Il sistema attuale estende la portata dell’orizzonte sul quale agiscono i propri meccanismi ed effetti (economici, sociali, ambientali, culturali…) a livello mondiale. Questa sua universalizzazione richiede, per gestire il mondo che crea ed i suoi problemi, un livello di istruzione, di consapevolezza e di cultura generalmente diffusa tra la popolazione, adeguato ad una tale portata.
Ma al contempo un tale sistema, per mantenersi nelle sue dimensioni gigantesche di produzione e di consumi, ha bisogno che una grande parte della sua popolazione sia dedita alla produzione-consumo e non all’intelligenza dei complessi fenomeni in atto.
Che questa sia la realtà per una notevole percentuale della popolazione è indispensabile per garantire la ricchezza a sua volta necessaria a finanziare tra l’altro anche il livello e la diffusione della ricerca e della conoscenza richieste agli addetti ai lavori per poter gestire e fronteggiare meccanismi così complessi.
Questo fa sì che in questo sistema i problemi siano sempre più complicati e che, se pure una ristretta cerchia di esperti e intellettuali fossero in grado di venirne a capo (il che è tutto da dimostrare data anche la crescente discrepanza tra esperienza e teorie astratte dovuta sia alla dimensione dei problemi sia alla formazione specialistica degli “esperti”), le loro soluzioni si scontrerebbero con l’indifferenza delle masse che non ne coglierebbero i presupposti, rendendole di fatto inapplicabili.

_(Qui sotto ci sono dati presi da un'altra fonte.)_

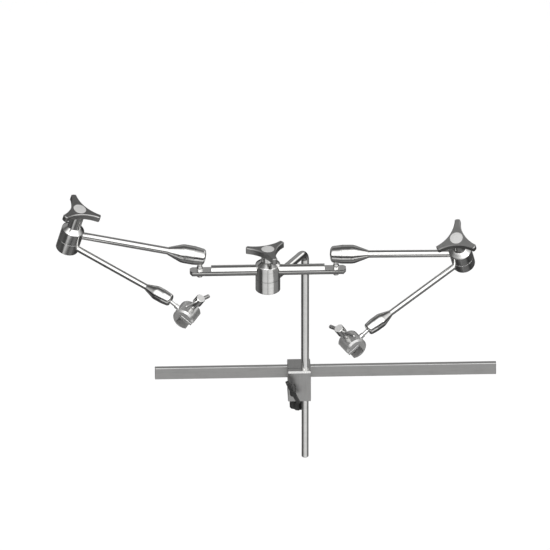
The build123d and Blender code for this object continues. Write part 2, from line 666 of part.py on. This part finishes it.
def coupling_jaw():
    """Bar that slides along the pocket's back wall; the screw's peg sits in it."""
    half = HEAD_LENGTH / 2 - JAW_BAR_SHORT
    bar = block(
        (-POCKET_BACK + JAW_BAR_PLAY, JAW_BAR_TOP - JAW_BAR, -half),
        (HEAD_FLAT - JAW_BAR_SHORT, JAW_BAR_TOP, half),
    )
    bar = chamfer(bar.edges(), JAW_BAR_EDGE)
    return bar - Rot(-90, 0, 0) * rod(PEG_R + RUN, JAW_BAR_TOP - PEG_DEPTH - RUN, JAW_BAR_TOP + CUT)


# ---- clamp screw: z up the screw, x along the tommy bar ----
def tommy_level():
    return SCREW_TOP - SCREW_HEAD / 2


def t_screw():
    """Clamp screw: peg in the jaw, thread, and a head drilled for the tommy bar."""
    low = SCREW_TOP - SCREW_HEAD
    screw = rod(SCREW_R, JAW_BAR_TOP + RUN, low + CUT) + rod(PEG_R, JAW_BAR_TOP - PEG_DEPTH, low)
    head = rod(SCREW_HEAD_R, low, SCREW_TOP)
    head = chamfer(head.edges().filter_by(GeomType.CIRCLE), SCREW_HEAD_EDGE)
    hole = rod_x(TOMMY_THIN_R + SEAT, -SCREW_HEAD_R - CUT, SCREW_HEAD_R + CUT)
    return screw + head - Pos(0, 0, tommy_level()) * hole


def tommy_bar():
    """Thick end outwards, thin end through the screw's head with a pointed tip."""
    bar = rod_x(TOMMY_BAR_R, SCREW_HEAD_R + RUN, TOMMY_OUT)
    bar = fillet(bar.edges().sort_by(Axis.X)[-1], TOMMY_ROUND)
    tip = TOMMY_IN - TOMMY_TIP
    bar += rod_x(TOMMY_THIN_R, -tip, SCREW_HEAD_R + CUT)
    bar += Rot(0, -90, 0) * frustum(TOMMY_THIN_R, TOMMY_TIP_R, tip, TOMMY_IN)
    return Pos(0, 0, tommy_level()) * bar


def squared(direction, axis):
    """The direction, tilted just enough to stand square to the axis."""
    d = Vector(direction)
    return (d - axis * axis.dot(d)).normalized()


def arm_places(side):
    """Points and unit directions of one arm, in the row frame."""
    pose = POSE[side]
    rod_dir = Vector(pose["rod"]).normalized()
    lower_dir = Vector(pose["lower"]).normalized()
    axis = rod_dir.cross(lower_dir).normalized()
    axis = axis if axis.Z > 0 else -axis
    head_dir = Vector(pose["head"]).normalized()
    screw_dir = squared(pose["screw"], head_dir)
    big = Vector(HUB.X + SIDE_SIGN[side] * STUD_AT, HUB.Y, BALL_Z)
    elbow = big - rod_dir * UPPER_REACH[side]
    small = elbow - axis * ELBOW_HALF + lower_dir * LOWER_REACH
    return {
        "big": big,
        "elbow": elbow,
        "small": small,
        "head": small + head_dir * HEAD_REACH,
        "rod": rod_dir,
        "lower": lower_dir,
        "axis": axis,
        "out": head_dir,
        "screw": screw_dir,
        "bar": squared(pose["bar"], screw_dir),
    }


def arm(side):
    """All pieces of one arm, by node name."""
    at = arm_places(side)
    reach = UPPER_REACH[side]
    up = Vector(0, 0, 1)

    def at_big(shape):
        return place(shape, at["big"], -at["rod"], -up)

    def at_small(shape):
        return place(shape, at["small"], -at["lower"], at["out"])

    def at_elbow(shape, along):
        return place(shape, at["elbow"], at["axis"], at[along])

    def at_head(shape):
        return place(shape, at["head"], at["out"].cross(at["screw"]), at["out"])

    def on_screw(shape):
        return place(shape, at["head"], at["screw"], at["bar"])

    neck, turn = ELBOW_NECK[side], KNOB_TURN[side]
    return {
        "ball_stud_a": place(big_ball_stud(), at["big"], up, (1, 0, 0)),
        "stud_nut_a": place(stud_nut(), at["big"], up, (1, 0, 0)),
        "nose_a": at_big(nose(BIG)),
        "pressure_cup_a": at_big(pressure_cup(BIG)),
        "barrel_a": at_big(barrel(BIG)),
        "upper_rod": at_big(arm_tube(BIG, reach, UPPER_ROD_R)),
        "push_rod_a": at_big(push_rod(BIG, reach)),
        "elbow_upper": at_elbow(elbow_upper(), "rod"),
        "elbow_lower": at_elbow(elbow_lower(), "lower"),
        "elbow_spindle": at_elbow(elbow_spindle(neck), "lower"),
        "elbow_knob": at_elbow(wing_knob(ELBOW_NECK_BASE, neck, turn), "rod"),
        "elbow_knob_cap": at_elbow(knob_cap(ELBOW_NECK_BASE, neck), "rod"),
        "lower_rod": at_small(arm_tube(SMALL, LOWER_REACH, LOWER_ROD_R)),
        "push_rod_b": at_small(push_rod(SMALL, LOWER_REACH)),
        "barrel_b": at_small(barrel(SMALL)),
        "pressure_cup_b": at_small(pressure_cup(SMALL)),
        "nose_b": at_small(nose(SMALL)),
        "ball_stud_b": place(small_ball_stud(), at["small"], at["out"], up),
        "coupling_body": at_head(coupling_body()),
        "coupling_jaw": at_head(coupling_jaw()),
        "t_screw": on_screw(t_screw()),
        "tommy_bar": on_screw(tommy_bar()),
    }


def build():
    """Every piece of the object, by node name."""
    parts = {
        "rail_bar": rail_bar(),
        "clamp_block": clamp_block(),
        "rail_jaw": rail_jaw(),
        "rail_knob_screw": rail_knob_screw(),
        "rail_knob": rail_knob(),
        "pinch_screw_stud": pinch_screw_stud(),
        "pinch_wing": pinch_wing(),
        "post_lower_rod": post_lower_rod(),
        "post_bent_rod": post_bent_rod(),
        "hub_lower": hub_lower(),
        "hub_friction_disc": hub_friction_disc(),
        "hub_upper": hub_upper(),
        "hub_spindle": hub_spindle(),
        "hub_knob": at_hub(wing_knob(HUB_NECK_BASE, HUB_NECK, HUB_KNOB_TURN)),
        "hub_knob_cap": at_hub(knob_cap(HUB_NECK_BASE, HUB_NECK)),
        "cross_bar": cross_bar(),
    }
    for side in ("left", "right"):
        for name, shape in arm(side).items():
            parts[f"{side}_{name}"] = shape
    return parts


def main():
    os.makedirs("parts", exist_ok=True)
    for name, shape in build().items():
        piece = only_solid(shape)
        piece.label = name
        export_step(piece, f"parts/{name}.step")


main()
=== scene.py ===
"""Looks of the rail-mounted double holding arm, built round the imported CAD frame."""
import json
import math

import bpy
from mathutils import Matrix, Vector


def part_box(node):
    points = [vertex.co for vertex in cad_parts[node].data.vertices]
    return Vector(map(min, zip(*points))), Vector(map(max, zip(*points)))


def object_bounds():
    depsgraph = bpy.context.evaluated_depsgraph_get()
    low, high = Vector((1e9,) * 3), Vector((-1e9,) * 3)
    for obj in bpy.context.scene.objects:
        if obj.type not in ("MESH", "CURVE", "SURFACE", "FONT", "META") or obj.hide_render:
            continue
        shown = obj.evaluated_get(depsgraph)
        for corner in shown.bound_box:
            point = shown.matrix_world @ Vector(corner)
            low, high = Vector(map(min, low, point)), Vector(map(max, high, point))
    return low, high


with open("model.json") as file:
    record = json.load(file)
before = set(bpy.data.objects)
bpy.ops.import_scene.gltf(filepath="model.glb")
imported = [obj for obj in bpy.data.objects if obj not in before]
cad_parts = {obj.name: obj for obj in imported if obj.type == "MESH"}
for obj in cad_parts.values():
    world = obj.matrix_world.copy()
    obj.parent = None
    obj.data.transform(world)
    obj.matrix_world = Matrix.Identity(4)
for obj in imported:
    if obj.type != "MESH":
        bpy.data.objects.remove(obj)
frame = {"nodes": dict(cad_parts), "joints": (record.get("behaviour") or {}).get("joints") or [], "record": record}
cad_low, cad_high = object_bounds()
NODES = frame["nodes"]
JOINTS = {joint["name"]: joint for joint in frame["joints"]}
SIDES = ("left", "right")

# ---- camera and stage, in metres and degrees ----
CAMERA_AZIMUTH = -1.9
CAMERA_ELEVATION = 28.8
CAMERA_DISTANCE = 3.0
CLIP_END = 50.0
VIEW_WIDTH = 1.1055
LOOK_AT = Vector((-0.107, -0.170, 0.311))
FLOOR_DROP = 0.30      # floor below the object's lowest point
FLOOR_REACH = 12.0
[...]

E tutto ciò diventa ancor più grave se pensiamo che in regime di democrazia mediatica, ovvero nella “società dello spettacolo” ( che è parte integrante di un tale livello di sviluppo) è molto più probabile che a gestire problemi così immensi siano persone prive della competenza necessaria piuttosto che appartenenti a quella ristretta elìte intellettuale.